Posted on January 21, 2012
Bringing up Another Runner

I would like to say that I inherited my strong cardio vascular system from my mother, but I’m adopted. I did inherit mom’s love of distance sports. I don’t remember a time when my mom was not a competitive runner. I guess that would have been back in the early 1960’s when the average person believed that a woman’s uterus would pop out if she ran down more than a half court. The seventies were good to my mother, who married my father, Paul, took up competitive running and adopted me during this decade. My parents possess the dark eyes and medium complexion of Southern Mediterranean heritage, in contrast to my blue-green eyes, dishwater blond hair and skin that would be quite fair if I spent less time outdoors. Friends would remark upon how much I resembled my mother, our gaits and figures both youthful, although my mother was no longer young. The figures of my friends’ less active mothers thickened, but my mom remained as svelte as she’d been in a twenty year old picture of her wearing a mini-dress and a sash that read “Hoover Girl” from that 1960’s presidential election.
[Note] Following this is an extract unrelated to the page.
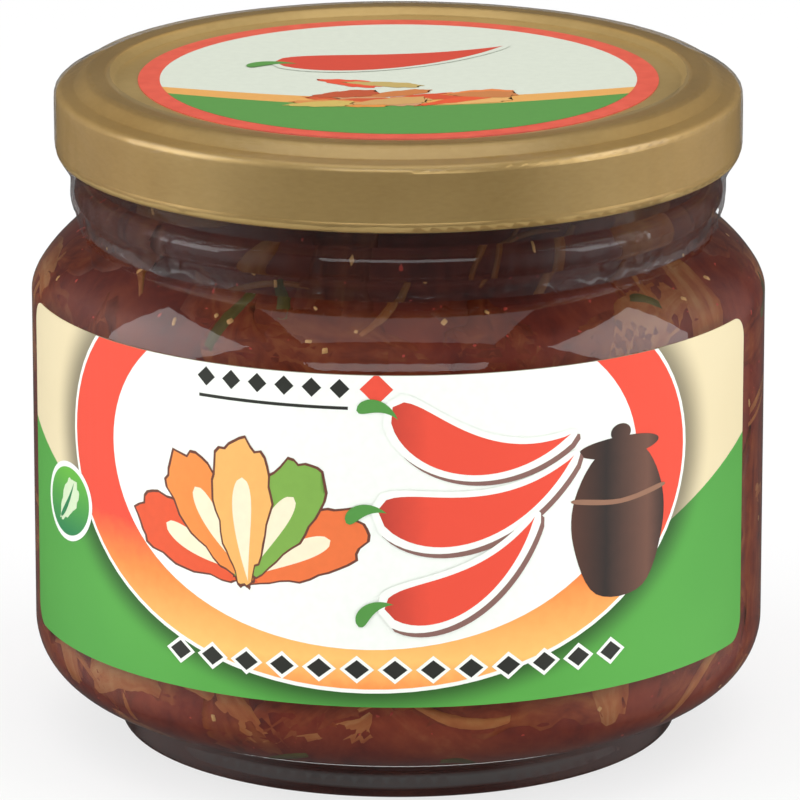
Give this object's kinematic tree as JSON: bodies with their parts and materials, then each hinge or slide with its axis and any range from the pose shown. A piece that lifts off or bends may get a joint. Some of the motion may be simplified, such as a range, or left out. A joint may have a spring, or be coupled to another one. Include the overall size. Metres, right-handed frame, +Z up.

In winter, when I sometimes ran alone, my father followed my size seven footprints in the snow. No matter how many times he told me not to run in the woods alone, I still chose to cruise along Burlington Connecticut’s glorious trail system. I decided to avoid hunting season after I came across a party of deer hunters. Sure, I could out-run a bunch of pot-bellied, middle aged Bambi-killers, but even my deer-like movements could not outpace a bullet. Several years later, I became the youngest female finisher of the 1995 Venice Marathon. I had not trained for a marathon, but I still managed to finish on this jewel-like, island city in the somewhat respectable time of four hours and two minutes. I cried at the finish line. I missed my cross-country and track teammates in upstate New York, and my mother who was also often my running partner. I had never finished a race before and not seen a dozen or more familiar faces at the finish line. Mom and I belonged to the Hartford Track Club. We often both won: shoes, high tech running outfits, massages and sometimes cash at various three to twenty mile races throughout New England. My father displayed our medals and trophies, usually first or second places on a separate shelf in the living room and seasonally on our artificial Christmas tree. Eventually, my mother needed her own shelf. Now, my daughter, Annie, is out in the world, and no longer being bounced around inside me on runs (including a few races) and during daily Cardio Blast or Cardio Kick classes. I can only hope that I will bring up another runner, just like my parents did. It was one of the many wonderful gifts that they gave me.